I now had a working IBM Docs and Conversion server to which I needed to add Viewer and Docs Proxy.  I’m staying away from Installation Manager at this point.  I want more control and I don’t want to waste another 8hrs before I can troubleshoot.  Luckily we do have the option to manually install components instead of using installation manager. To do that I extracted the installers and modified the cfg.properties files as per the documentation.  That worked fine after an initial failure.  The instructions don’t say to pre-create the Clusters and server members before running the scripts but you must do that and use the Cluster server names as in the documentation.  If you don’t, the scripts will fail when they try and connect to the deployment manager to find the servers to install onto.  If you’re using Installation Manager you don’t need to do this as the installer does it for you.

Finally there are test URLs as you install each component of <hostname>/componentname/version.txt eg http://connect.turtlepartnership.com/docs/version.txt.  To ensure this works you must regenerate and propagate the plug-cfg.xml and restart your IHS server.  Also bear in mind the syntax must be lower case /docs/version.txt /viewer/version.txt and /conversion/viewer.txt.

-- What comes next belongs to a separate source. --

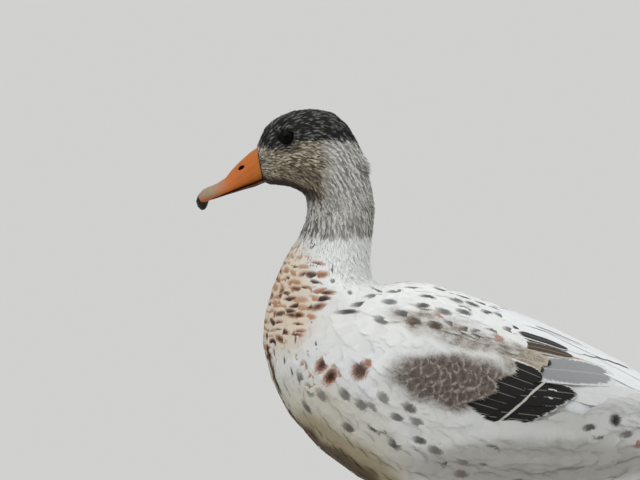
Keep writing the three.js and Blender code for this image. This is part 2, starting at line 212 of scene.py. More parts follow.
def remesh(obj, voxel):
    """Turns overlapping or close solids into one even surface."""
    remesher = obj.modifiers.new("even", "REMESH")
    remesher.mode = "VOXEL"
    remesher.voxel_size = voxel * MM
    remesher.use_smooth_shade = True
    graph = bpy.context.evaluated_depsgraph_get()
    mesh = bpy.data.meshes.new_from_object(obj.evaluated_get(graph))
    obj.modifiers.clear()
    obj.data = mesh


def relaxed(points, edges, pull=0.5):
    """Points moved by this share of the way to the mean of their neighbours."""
    count = np.bincount(edges.ravel(), minlength=len(points))[:, None]
    total = np.zeros_like(points)
    for one, other in (edges.T, edges.T[::-1]):
        for axis in range(3):
            total[:, axis] += np.bincount(one, points[other, axis], len(points))
    return points + pull * (total / np.maximum(count, 1) - points)


def smooth_mesh(obj, rounds, push=0.53):
    """Smooths a mesh without shrinking it much: each pull is followed by a slightly stronger push."""
    edges = fetch(obj.data.edges, "vertices", 2, np.int32)
    points = read_points(obj.data)
    for _ in range(rounds):
        points = relaxed(relaxed(points, edges), edges, -push)
    write_points(obj.data, points)


# ------------------------------------------------------------------ the skin

WING_PARTS = ("coverts", "speculum", "tertials", "primaries")
FLESH = (["trunk", "neck", "head"] + [f"wing_{side}_{part}" for side in SIDES for part in WING_PARTS]
         + [f"leg_{side}_thigh" for side in SIDES])
SKIN_VOXEL = 2.2
BODY_COAT, NECK_COAT, HEAD_COAT, FACE_COAT, LEG_COAT = 5.0, 2.6, 1.5, 0.5, 2.0     # depths over the skin


def coat_depth(points):
    """How deep the skin lies under the coat's surface."""
    height = points[:, 2]
    from_bill = side_distance(points, (BILL_HIGH[1], (BILL_LOW[2] + BILL_HIGH[2]) / 2))
    depth = BODY_COAT + (NECK_COAT - BODY_COAT) * step(NECK_LOW[2] - 20, NECK_LOW[2] + 15, height)
    depth += (HEAD_COAT - NECK_COAT) * step(NECK_HIGH[2] - 12, NECK_HIGH[2] + 12, height)
    face = 1 - step(14, 30, from_bill)
    depth += (FACE_COAT - depth) * face
    leg = 1 - step(62, 84, height)
    return depth + (LEG_COAT - depth) * leg


def make_skin():
    """One skin for all flesh, inside it by the coat's depth, with the plumage's own markings and its painted
    shade.
    """
    skin = joined_copy("skin", FLESH)
    remesh(skin, SKIN_VOXEL)
    smooth_mesh(skin, 12)
    points = read_points(skin.data)
    normals = fetch(skin.data.vertex_normals, "vector", 3)
    write_points(skin.data, points - normals * coat_depth(points)[:, None])
    smooth_mesh(skin, 4)
    bpy.context.view_layer.objects.active = skin
    bpy.ops.object.mode_set(mode="EDIT")
    bpy.ops.mesh.select_all(action="SELECT")
    bpy.ops.uv.smart_project(angle_limit=1.15, island_margin=0.002, scale_to_bounds=True)
    bpy.ops.object.mode_set(mode="OBJECT")
    skin.data.uv_layers[0].name = "OFBake"
    give_attribute(skin, "tone", "POINT", plumage_tone(read_points(skin.data)))
    finish_piece(skin, skin_material(), FLESH)
    return skin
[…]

So there you go.  This was probably the 5th 1.0.7 install I’ve done and the first one to hit a problem. Try it first with Installation Manager. Make sure you backup (or better yet snapshot) both Deployment Manager and your  IBM Docs server before starting and if it starts failing switch to running the manual scripts.

Have fun!

Getting Around Documentation Errors With Connections Scripts

I’ve been meaning to write this blog for a while.  And by “a while” I mean since v4 of Connections.  IBM supply a series of scripts with the Connections install that are found in the install directory under the folder connnections.sql.  These scripts are used for a variety of things but most people will have to use them if migrating from an earlier version of Connections to a new one.  The scripts are under the database type folder for each application so the scripts for the Blogs database on DB is in

/connections.sql/blogs/db2

Now you can put those scripts where you want obviously, but that’s where you will find them.  In that folder there are lots of files that are basically a series of SQL commands written out for you.  Each command line terminates with a ; or a @ to identify that’s the end of the command.  When running these commands with db2 you use a different syntax depending on whether the SQL file ends each line in a ; or @.  For example

;  means our command line is written as “db2 – tvf {filename} >{writetoalogfile} “

@ means our command line is written as “db2 -td@ -vf {filename} >{writetologfile}”

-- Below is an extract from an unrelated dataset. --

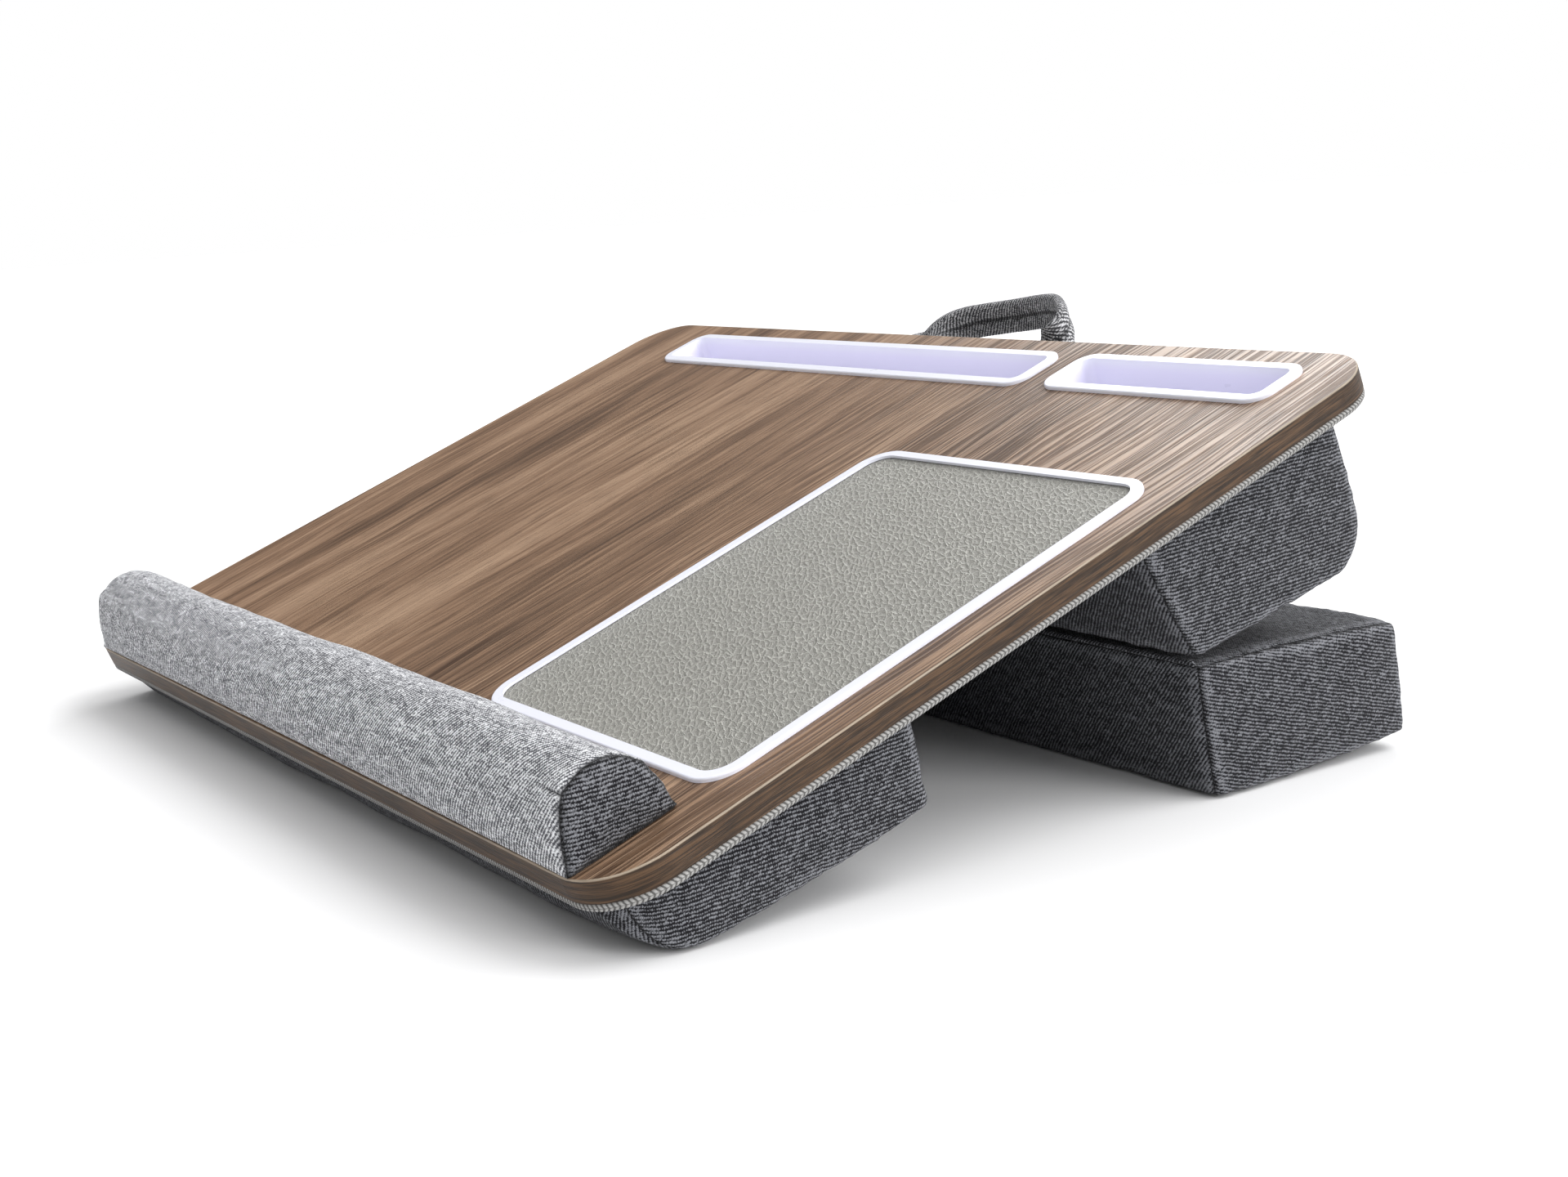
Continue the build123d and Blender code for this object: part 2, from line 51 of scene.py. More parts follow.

Writing to a log file isn’t compulsory but I always do so I can check if the script ran OK.

The problem is that on the  IBM Documentation site they often give the wrong syntax for each database (oh and they aren’t consistent) so on this page the instructions for the profiles database are

“db2 -tvf predbxferxx.sql”

If you run that (and the clue is it takes less than a second which is suspicious) you will see no errors but if you check your log you will see a single line saying

“End of file reached while reading the command”

That basically means we used the wrong line terminator, we told it -tvf so it looked for a ; at the end of each line but if we open the predbxfer45.sql we can see each line ends in @.  If we change the command to

“db2 -td@ -vf predbxfer45.sql”

it runs perfectly.

It would be nice if the IBM documentation was correct but it’s a simple problem to catch and fix.

One Dumb And Two Smart Things – Calling That A Win

Last night / yesterday afternoon I was building a Connections server (for an internal project) when I wiped out hours of work doing something dumb.  I had spent some time downloading all the software and fixes to the server which was Windows 2008 R2 (because I have plenty of licensing for that)  and then I installed DB2 and WAS and created the WAS profile.  Next step was to run dbwizard.bat to create the databases but that’s where weird stuff started happening.  The dumb bit had already occurred I just hadn’t noticed it yet…..

The DBWizard would launch and let me move past the first screen but no amount of clicking on “Next” would let me move off the “Create, Edit, Update” screen.  Clicking ‘Back” actually took me to the next screen (!) but I couldn’t get any further than that.  I refused to believe it could be a DB2 problem because at the point in the Wizard it had no idea I was running DB2 as I hadn’t chosen my database platform because I couldn’t get to that screen.  I started from the assumption that since DBWizard is a java program my version of Java (brand shiny new updated yesterday) was incompatible.  So cue much time spent uninstalling and installing different java versions to try and fix it with no luck.  I could have run DBWizard from another machine but I wanted to fix whatever the underlying problem was.  Then I realised the dumb bit, I had installed 32bit DB2 on a 64bit platform which DB2 is fine with but the DBWizard really isn’t.  I don’t know if that was my problem (I still can’t believe on the early DBWizard screen it even knows to check) but in my attempts to fix uninstall and cleanup DB2 , I corrupted the Windows registry.  At least that’s what I think I did because on restart Windows would only boot to a grey branded screen with no login, even if I chose one of  the Safe modes or tried booting from a CD.

Since this work was about installing Connections and not fixing Windows I decided not to waste more time on it and startover.  Here come the two smart things.

1. I have a pre built Windows 2008 R2 VM disk with a 40GB C drive I use to clone and make new VMs.

2. I had downloaded and installed everything to a separate 100GB virtual disk

I detached the virtual disk from the broken VM

deleted that VM from the host entirely

made a copy of my simple VM disk

created a new virtual machine using that copy as its disk

added the 100GB virtual disk to that new VM

opened it up and changed its ip to match that of the VM I just deleted

and I was back in business.  Total time elapsed about 7 minutes

Of course I now had a D drive with software on it the Windows registry new nothing about but it was simple to just delete those installer folders and reinstall (the right) DB2, WAS etc and get back on track.  Certainly much simpler than trying to fix a broken Windows server!